As a next step, North Korea will allow experts from “concerned countries” to watch the closure of its missile engine testing site and launch pad in the northwestern town of Dongchang-ri, Moon said. The facilities have served as a key test centre for its intercontinental ballistic missiles designed at reaching the United States.
The North also “expressed its readiness” to take additional measures, such as a permanent dismantlement of its main nuclear facilities in Yongbyon should there be corresponding measures from the United States, Moon said.
“I think we should take these steps as very positive, but remember that North Korea is still taking baby steps,” said Melissa Hanham, a senior research associate at the James Martin Centre for Nonproliferation Studies.
“We don’t have a timeline, and we also don’t have any guarantees about the larger nuclear and missile programmes. Allowing inspectors to the (Yongbyon) site would be useful, but it depends how much they let them see and what instruments they are allowed to take.”

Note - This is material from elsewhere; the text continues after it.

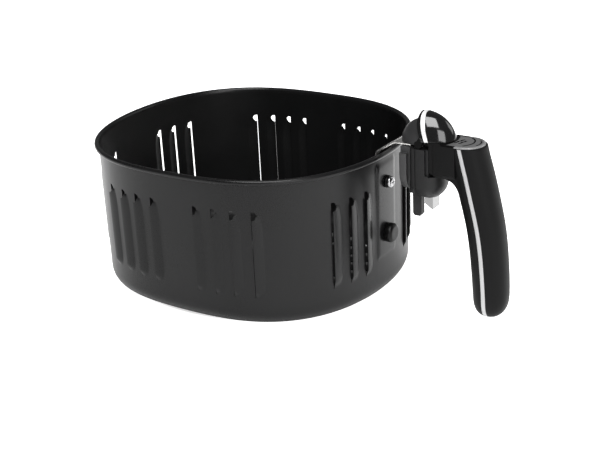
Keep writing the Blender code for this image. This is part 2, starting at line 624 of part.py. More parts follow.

North Korea has consistently refused to give up its nuclear arsenal unilaterally, and stressed that a formal declaration to end the 1950-53 Korean War should come first.

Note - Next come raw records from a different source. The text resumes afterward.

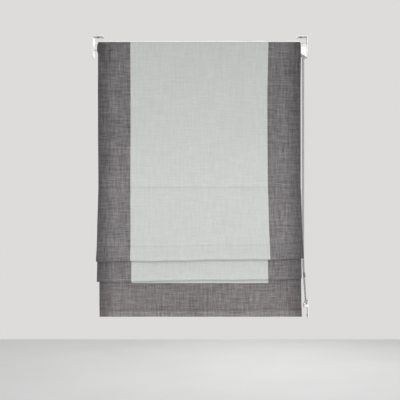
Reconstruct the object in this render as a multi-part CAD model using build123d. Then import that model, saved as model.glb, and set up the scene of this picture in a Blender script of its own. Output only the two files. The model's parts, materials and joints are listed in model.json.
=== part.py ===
from build123d import *
import math
import os

# Roman blind, millimetres.  +X to the right, +Y away from the room, +Z up.
# Origin: midway between the two ceiling screws, on the face that meets the ceiling.

# ---- cloth ----------------------------------------------------------------
blind_width = 600.0        # outer edges of the side borders
border_width = 96.0        # side borders
bottom_border_height = 103.0
face_thickness = 1.2
lining_thickness = 0.6
lining_inset = 8.0         # lining stops short of each outer edge
cloth_top = 20.0           # below the ceiling
cloth_foot = 836.0         # below the ceiling
foot_forward = 3.5         # hem, forward of the cloth at the first rod
panel_gap = 0.4            # between lengths of cloth that move apart
flap_width = 2.8           # cloth returned past the rail's left end
flap_top = 24.0
flap_foot = 51.0
flap_corner = 2.6
cloth_lean = 7.6           # how far back the cloth hangs at the first rod
rod_1_drop = 454.5
rod_2_below = 84.0         # second and third rods, below the first
rod_3_below = 100.0

# ---- headrail -------------------------------------------------------------
rail_top = 16.0            # below the ceiling
rail_height = 40.0
rail_depth = 28.0
rail_wall = 1.6
rail_slot = 20.0           # open slot along the underside
rail_short = 2.0           # rail stops short of the cloth's edge, at each end
tape_height = 25.0
tape_thickness = 1.0
fit_gap = 0.2              # pushed-in plastic pieces
running_gap = 0.05         # radial, turning pieces

# ---- drive ----------------------------------------------------------------
shaft_square = 6.0
square_gap = 0.05
spool_radius = 6.5
spool_length = 20.0
spool_play = 0.8           # spool flange inside its cassette's bay
spool_flange = 1.5
journal_radius = 5.0
journal_length = 3.2
cassette_wall = 3.0
cassette_side = 0.8        # beside the spool's bay
cassette_spacing = 190.0
cassette_foot = 1.5        # how far a cassette stands below the rail
cord_radius = 0.7
cord_clearance = 0.3

bead_diameter = 4.5
bead_pitch = 6.0
sprocket_beads = 13
sprocket_width = 7.5
groove_clearance = 0.35
sprocket_beyond = 10.0     # chain's plane on the sprocket, beyond the cloth's edge
housing_wall = 1.8
housing_clearance = 0.9
housing_floor = 3.5
cover_thickness = 2.5
housing_outer_below = 28.0  # slanted foot of the drive, below the shaft
housing_inner_below = 17.0

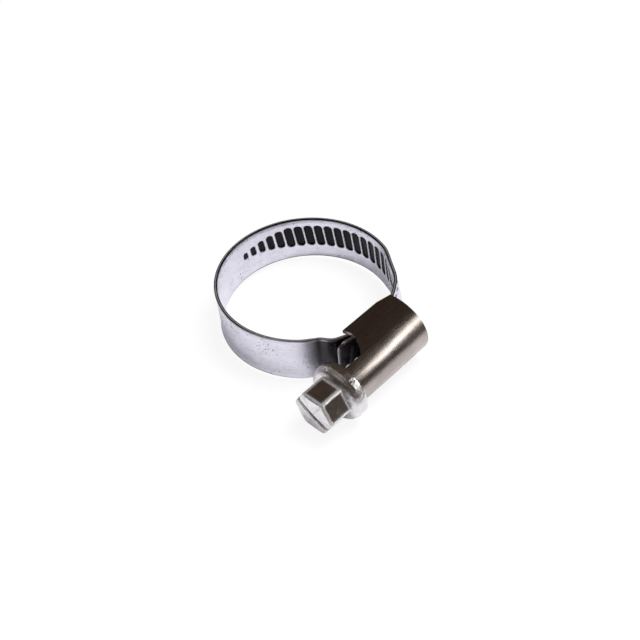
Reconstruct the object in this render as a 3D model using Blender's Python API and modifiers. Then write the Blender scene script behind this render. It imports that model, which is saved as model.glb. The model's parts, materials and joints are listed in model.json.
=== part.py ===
"""Worm-drive hose clamp with a 9 mm embossed band, set to a 30 mm hose.

The hose axis is Z and the origin is on it, half way up the band. The screw
lies along X at the -Y side of the ring, with its head toward -X.
Angles called psi start at -Y and grow toward -X, in degrees.
Lengths below are millimetres; meshes are made in metres.
"""
import math

import bmesh
import bpy
from mathutils import Matrix, Vector

MM = 0.001

# Band
BAND_WIDTH = 9.0
BAND_THICKNESS = 0.6
RING_RADIUS = 15.05  # inner face of the round part
HINGE_FIRST = 42.0  # first place where the band bends in this model
PLAIN_LENGTHS = 4  # lengths of band from there to the row of ribs
RIBS_PER_LENGTH = (4, 5, 4, 5)
BAND_GAP = 0.3  # between two neighbouring lengths of band
STEP_ANGLE = 3.5  # angle between outline points

# Stack of sheet and band under the screw, from the hose outward
SADDLE_INSET = 0.5  # saddle's hose face, inside the ring's inner face
SHEET = 0.65
SEAT_GAP = 0.1
TAIL_LIFT = 0.55  # free end over the fixed end, at its lowest point
TAIL_SHIFT = -1.0
TAIL_EXTRA = 1.85  # tail radius over ring radius
RAISED_EXTRA = 0.9  # fixed end's step out of the ring circle
SEAT_ANGLE = 9.0  # fixed end is flat on the saddle up to here
LIFT_ANGLE = 20.0  # and fully raised here
JOGGLE_START = 28.0
JOGGLE_END = 38.0
TAIL_JOIN_START = 59.0  # degrees before -Y where the tail leaves the ring
TAIL_JOIN_END = 35.0
TIP_REACH = 25.0  # tip's angle past the tail's lowest point
TIP_CORNER = 2.2

# Row of pressed ribs: hollow on the hose side, raised on the worm's side
PITCH = 1.95
RIB_WIDTH = 1.3  # at the outer face
RIB_CREST = 0.6
RIB_HEIGHT = 0.25
RIB_LENGTH = 4.9
HOLLOW_WIDTH = 1.35  # at the inner face
HOLLOW_FLOOR = 0.8
HOLLOW_DEPTH = 0.3
HOLLOW_LENGTH = 4.7
RIB_ROUND = 0.2
END_MARGIN = 0.05  # a rib cut by a length's end stops this short of it
ROW_OFFSET = 0.7  # row's middle above the band's middle
ROW_TAPER = 5  # ribs that run out at the end of the row
ROW_END = 178.0  # psi of the last, smallest rib

# Screw
WORM_RADIUS = 2.4
WORM_CORE = WORM_RADIUS - 0.55
THREAD_TIP = 0.35
THREAD_FOOT = 0.95
THREAD_BITE = 0.2
THREAD_LEAD = 0.1  # crest past mid-valley at this size, so flanks stay clear at both limits
NECK_RADIUS = WORM_CORE - 0.05
FLANGE_RADIUS = 5.1
FLANGE_RIM = 1.7
FLANGE_DOME = 1.1
HEX_FLATS = 7.0
HEX_HEIGHT = 4.8
HEX_CHAMFER = 0.9
HEX_TURN = 30.5  # a corner's angle from +Z toward -Y
SLOT_WIDTH = 1.0
SLOT_DEPTH = 1.3
SLOT_TURN = 118.0  # nearly from flat to flat
FLANGE_PLAY = 0.25

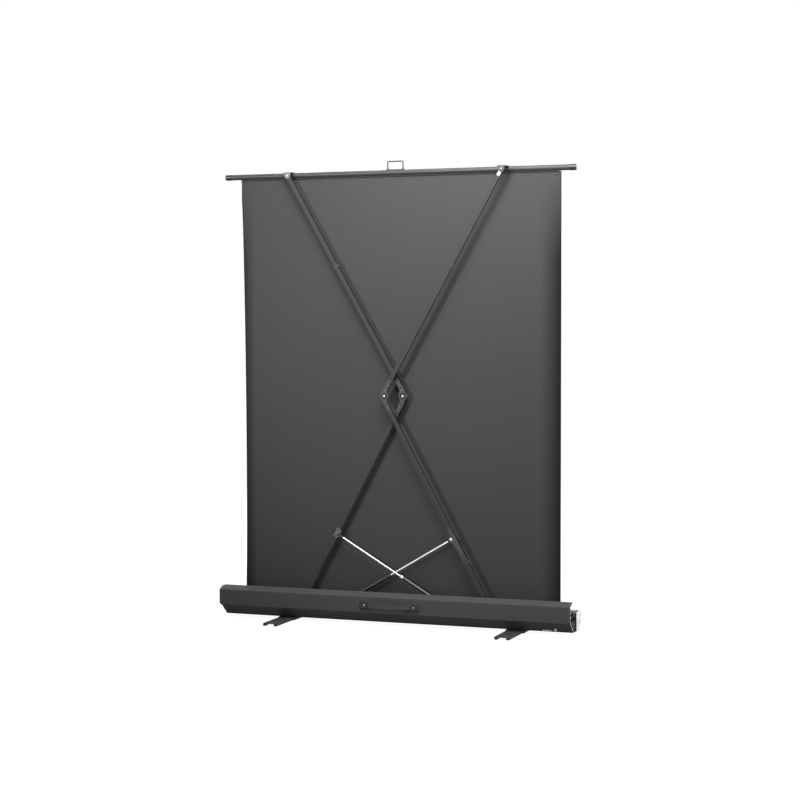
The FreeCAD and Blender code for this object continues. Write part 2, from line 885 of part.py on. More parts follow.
def right_bracket():
    """Long plate on the rear face of the right lower arm, humped round the bolt."""
    back = -half_arm
    edge = arm_width / 2 - bracket_edge_margin
    outline = [
        (right_bracket_start, edge),
        (right_bracket_start, -edge),
        (right_bracket_end, -edge),
        (right_bracket_end, edge),
    ]
    plate = prism_y(outline, back - bracket_thickness, back)
    ear_end = strut_bolt_along + eye_radius * 2
    ear = bracket_ear(strut_bolt_along - hump_length, ear_end, back - bracket_thickness, back)
    plate = bracket_hole(plate.fuse(ear).removeSplitter())
    for x in right_bracket_rivets():
        plate = plate.cut(rod_y(rivet_radius, x, 0, -overrun, overrun))
    return plate


def right_bracket_rivets():
    """Rivet places of the long plate, two at each end."""
    inset = rivet_head_radius * 2
    return [
        right_bracket_start + inset,
        right_bracket_start + inset * 3,
        right_bracket_end - inset * 3,
        right_bracket_end - inset,
    ]


def make_left_leg():
    """Leg that starts at the left base, bends at the right and ends top left."""
    tube = arm_tube(lower_reach, pin_radius + pin_fit)
    rivets = elbow_rivets(lower_reach)
    for x in left_bracket_rivets():
        tube = tube.cut(rod_y(rivet_radius, x, 0, -overrun, 0))
        rivets.append(rivet_from_back(x))
    save(place_lower(tube, left_leg_y), "left_lower_arm_tube")
    save(place_lower(group(strap_pair(lower_reach, False)), left_leg_y), "left_lower_arm_straps")
    save(place_lower(group(rivets), left_leg_y), "left_lower_arm_rivets")
    save(place_lower(elbow_pin(lower_reach), left_leg_y), "left_elbow_pin")
    stud = rod_y(
        strut_bolt_radius,
        strut_bolt_along,
        -strut_bolt_off,
        strut_plane_shift + eye_thickness / 2 + side_gap - leg_pitch,
        -half_arm,
    )
    save(place_lower(left_bracket().fuse(stud), left_leg_y), "left_strut_bracket")

    save(place_upper(arm_tube(upper_reach, pin_radius + pin_fit), left_leg_y), "left_upper_arm_tube")
    save(place_upper(group(strap_pair(upper_reach, True)), left_leg_y), "left_upper_arm_straps")
    save(place_upper(group(elbow_rivets(upper_reach)), left_leg_y), "left_upper_arm_rivets")
    save(place_upper(bumper(upper_bumper_along, -1), left_leg_y), "left_arm_bumper")


def rivet_from_back(x):
    """Blind rivet that holds a rear plate to the tube's rear wall."""
    head = domed_screw(rivet_head_radius, rivet_head_height)
    low = -half_arm - bracket_thickness
    shank = rod_y(rivet_radius, x, 0, low, arm_wall - half_arm)
    return shank.fuse(face_screw(head, Vector(x, low, 0), Vector(0, -1, 0))).removeSplitter()


def make_right_leg():
    """Mirror of the left leg in its own plane nearer the rear."""
    tube = arm_tube(lower_reach, pin_radius + pin_fit)
    rivets = elbow_rivets(lower_reach)
    for x in right_bracket_rivets():
        tube = tube.cut(rod_y(rivet_radius, x, 0, -overrun, 0))
        rivets.append(rivet_from_back(x))
    lower = lambda shape: half_turn(place_lower(shape, right_leg_y))
    upper = lambda shape: half_turn(place_upper(shape, right_leg_y))
    save(lower(tube), "right_lower_arm_tube")
    save(lower(group(strap_pair(lower_reach, False))), "right_lower_arm_straps")
    save(lower(group(rivets)), "right_lower_arm_rivets")
    save(lower(elbow_pin(lower_reach)), "right_elbow_pin")
    save(lower(bumper(lower_bumper_along, -1)), "right_lower_arm_bumper")
    plate_back = -half_arm - bracket_thickness
    shank = rod_y(
        strut_bolt_radius,
        strut_bolt_along,
        -strut_bolt_off,
        plate_back,
        leg_pitch + strut_plane_shift - eye_thickness / 2 - side_gap,
    )
    head = face_screw(
        domed_screw(strut_bolt_head_radius, strut_bolt_head_height),
        Vector(strut_bolt_along, plate_back, -strut_bolt_off),
        Vector(0, -1, 0),
    )
    save(lower(right_bracket()), "right_strut_bracket")
    save(lower(shank.fuse(head)), "right_strut_bolt")

    save(upper(arm_tube(upper_reach, pin_radius + open_pivot_clearance)), "right_upper_arm_tube")
    save(upper(group(strap_pair(upper_reach, True))), "right_upper_arm_straps")
    save(upper(group(elbow_rivets(upper_reach))), "right_upper_arm_rivets")
    save(upper(bumper(upper_bumper_along, -1)), "right_arm_bumper")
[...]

Satellite photographs and other evidence in recent months have suggested North Korea is continuing to work on its nuclear programme clandestinely.

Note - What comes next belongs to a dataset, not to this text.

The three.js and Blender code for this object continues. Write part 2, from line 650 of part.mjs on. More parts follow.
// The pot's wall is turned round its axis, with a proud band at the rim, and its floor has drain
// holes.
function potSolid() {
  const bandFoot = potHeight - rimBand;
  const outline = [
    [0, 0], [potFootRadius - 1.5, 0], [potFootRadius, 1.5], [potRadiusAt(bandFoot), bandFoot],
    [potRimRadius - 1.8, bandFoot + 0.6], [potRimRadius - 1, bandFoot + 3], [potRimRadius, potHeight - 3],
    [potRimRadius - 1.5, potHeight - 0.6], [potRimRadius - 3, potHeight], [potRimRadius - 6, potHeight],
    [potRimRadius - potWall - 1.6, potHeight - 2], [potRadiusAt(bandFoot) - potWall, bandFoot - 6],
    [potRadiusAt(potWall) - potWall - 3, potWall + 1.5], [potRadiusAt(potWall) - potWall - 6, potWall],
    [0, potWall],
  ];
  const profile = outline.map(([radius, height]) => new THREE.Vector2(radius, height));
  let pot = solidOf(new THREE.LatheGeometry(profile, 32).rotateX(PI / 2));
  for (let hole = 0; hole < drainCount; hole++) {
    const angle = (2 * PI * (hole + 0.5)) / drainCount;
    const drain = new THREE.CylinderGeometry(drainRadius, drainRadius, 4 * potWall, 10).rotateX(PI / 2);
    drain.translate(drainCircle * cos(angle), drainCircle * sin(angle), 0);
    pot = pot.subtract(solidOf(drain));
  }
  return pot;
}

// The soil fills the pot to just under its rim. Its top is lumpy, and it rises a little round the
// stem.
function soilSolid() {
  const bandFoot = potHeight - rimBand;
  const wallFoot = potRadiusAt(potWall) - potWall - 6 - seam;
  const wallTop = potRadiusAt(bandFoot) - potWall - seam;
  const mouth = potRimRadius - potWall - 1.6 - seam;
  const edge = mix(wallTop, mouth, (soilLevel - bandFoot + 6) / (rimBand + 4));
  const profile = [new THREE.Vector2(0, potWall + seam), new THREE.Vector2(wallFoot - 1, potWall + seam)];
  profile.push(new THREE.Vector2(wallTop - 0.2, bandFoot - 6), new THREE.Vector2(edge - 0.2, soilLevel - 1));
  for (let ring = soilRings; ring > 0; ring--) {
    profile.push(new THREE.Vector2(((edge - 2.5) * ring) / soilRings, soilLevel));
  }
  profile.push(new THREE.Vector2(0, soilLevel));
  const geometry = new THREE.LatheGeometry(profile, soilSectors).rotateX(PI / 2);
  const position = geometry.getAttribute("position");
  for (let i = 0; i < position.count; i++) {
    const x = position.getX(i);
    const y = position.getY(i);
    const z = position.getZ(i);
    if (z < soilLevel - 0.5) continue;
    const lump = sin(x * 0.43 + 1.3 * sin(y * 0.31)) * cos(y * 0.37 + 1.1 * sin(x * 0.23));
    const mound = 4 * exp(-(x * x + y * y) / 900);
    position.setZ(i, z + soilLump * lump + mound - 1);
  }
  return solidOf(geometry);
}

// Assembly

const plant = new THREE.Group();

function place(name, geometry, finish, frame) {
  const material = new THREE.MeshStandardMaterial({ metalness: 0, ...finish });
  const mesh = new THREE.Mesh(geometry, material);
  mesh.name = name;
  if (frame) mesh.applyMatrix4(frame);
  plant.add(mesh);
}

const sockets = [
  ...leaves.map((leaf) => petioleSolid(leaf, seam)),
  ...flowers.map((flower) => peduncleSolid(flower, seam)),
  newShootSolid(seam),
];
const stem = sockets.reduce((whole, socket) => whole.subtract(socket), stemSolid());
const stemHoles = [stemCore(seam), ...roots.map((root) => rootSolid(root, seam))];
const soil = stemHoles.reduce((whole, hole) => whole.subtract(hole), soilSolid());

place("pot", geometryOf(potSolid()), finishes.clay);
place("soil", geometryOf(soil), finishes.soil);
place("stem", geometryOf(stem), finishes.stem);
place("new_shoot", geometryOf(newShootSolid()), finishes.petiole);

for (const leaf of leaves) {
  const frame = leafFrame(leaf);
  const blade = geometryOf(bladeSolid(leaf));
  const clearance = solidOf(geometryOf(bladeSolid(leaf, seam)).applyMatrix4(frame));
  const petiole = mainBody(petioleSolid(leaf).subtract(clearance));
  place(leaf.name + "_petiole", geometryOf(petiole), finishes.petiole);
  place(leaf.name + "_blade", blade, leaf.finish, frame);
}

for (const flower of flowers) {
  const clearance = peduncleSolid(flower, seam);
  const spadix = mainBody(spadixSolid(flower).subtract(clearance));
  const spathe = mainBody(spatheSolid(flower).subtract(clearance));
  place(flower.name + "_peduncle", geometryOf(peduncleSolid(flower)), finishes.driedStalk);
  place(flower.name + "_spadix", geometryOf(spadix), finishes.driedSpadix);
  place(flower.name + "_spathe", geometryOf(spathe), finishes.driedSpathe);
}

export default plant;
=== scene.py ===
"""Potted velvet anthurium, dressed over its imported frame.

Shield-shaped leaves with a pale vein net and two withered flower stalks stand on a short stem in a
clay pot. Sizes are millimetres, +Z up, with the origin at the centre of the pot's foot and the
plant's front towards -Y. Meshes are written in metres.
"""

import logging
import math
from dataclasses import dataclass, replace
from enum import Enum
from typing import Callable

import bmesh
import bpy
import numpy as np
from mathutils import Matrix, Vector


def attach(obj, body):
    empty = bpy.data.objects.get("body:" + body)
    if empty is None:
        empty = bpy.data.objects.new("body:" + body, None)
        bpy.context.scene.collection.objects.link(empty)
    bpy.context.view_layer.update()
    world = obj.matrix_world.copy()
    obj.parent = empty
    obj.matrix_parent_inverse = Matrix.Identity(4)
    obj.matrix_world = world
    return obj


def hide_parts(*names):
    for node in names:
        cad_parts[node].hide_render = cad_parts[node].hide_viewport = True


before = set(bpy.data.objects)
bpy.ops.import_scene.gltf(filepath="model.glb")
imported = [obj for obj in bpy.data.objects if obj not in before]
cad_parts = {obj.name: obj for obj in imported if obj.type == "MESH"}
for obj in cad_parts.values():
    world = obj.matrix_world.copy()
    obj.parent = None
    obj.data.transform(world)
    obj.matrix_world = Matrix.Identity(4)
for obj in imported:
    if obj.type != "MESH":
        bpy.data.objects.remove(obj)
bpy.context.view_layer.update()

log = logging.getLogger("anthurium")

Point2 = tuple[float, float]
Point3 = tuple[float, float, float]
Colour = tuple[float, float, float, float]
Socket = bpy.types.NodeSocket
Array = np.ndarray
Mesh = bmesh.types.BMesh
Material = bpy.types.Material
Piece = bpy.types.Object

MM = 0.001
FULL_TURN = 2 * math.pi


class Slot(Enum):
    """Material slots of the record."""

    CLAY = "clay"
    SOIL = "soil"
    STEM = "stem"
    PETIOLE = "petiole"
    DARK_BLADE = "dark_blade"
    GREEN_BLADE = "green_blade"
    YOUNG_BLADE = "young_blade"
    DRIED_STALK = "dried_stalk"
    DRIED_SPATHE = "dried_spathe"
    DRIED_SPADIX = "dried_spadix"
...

The United States has so far failed to convince Pyongyang to declare an inventory of nuclear weapons, facilities and materials, or commit it to a specific timeline for denuclearisation steps. Wednesday’s agreement falls short of what U.S. officials have demanded.
According to international experts, Yongbyon houses 5 megawatt reactors, centrifuges, fissile materials used to build bombs, such as uranium and plutonium, and other facilities and equipment.
JOINT OLYMPICS BID
The two Koreas also agreed to pursue a bid to co-host the 2032 Summer Olympic Games, and actively work together in other international competitions including the 2020 Olympic Games in Tokyo.
They also adopted a separate military accord aimed at preventing armed clashes between the old foes, which are technically still at war because the Korean War ended with a truce, not a peace treaty.
The neighbours will gradually withdraw guard posts and equipment in a move to transform the world’s most heavily fortified border into a no-weapons area, the agreement said.
Later on Wednesday, Moon’s delegation will tour the Mansudae Art Studio, the North’s largest producer of art where state artists build statues and produce propaganda at a sprawling complex in Pyongyang.
The institution was sanctioned by the U.N. Security Council last year as part of global efforts to rein in Pyongyang’s nuclear and missile programmes by drying up its revenue sources.
Moon is also scheduled to watch the North’s signature “Brilliant Fatherland” Mass Game which was reintroduced this year following a five-year hiatus, with a formation of glowing drones, lasers and stadium-sized gymnastics shows designed to glorify the country.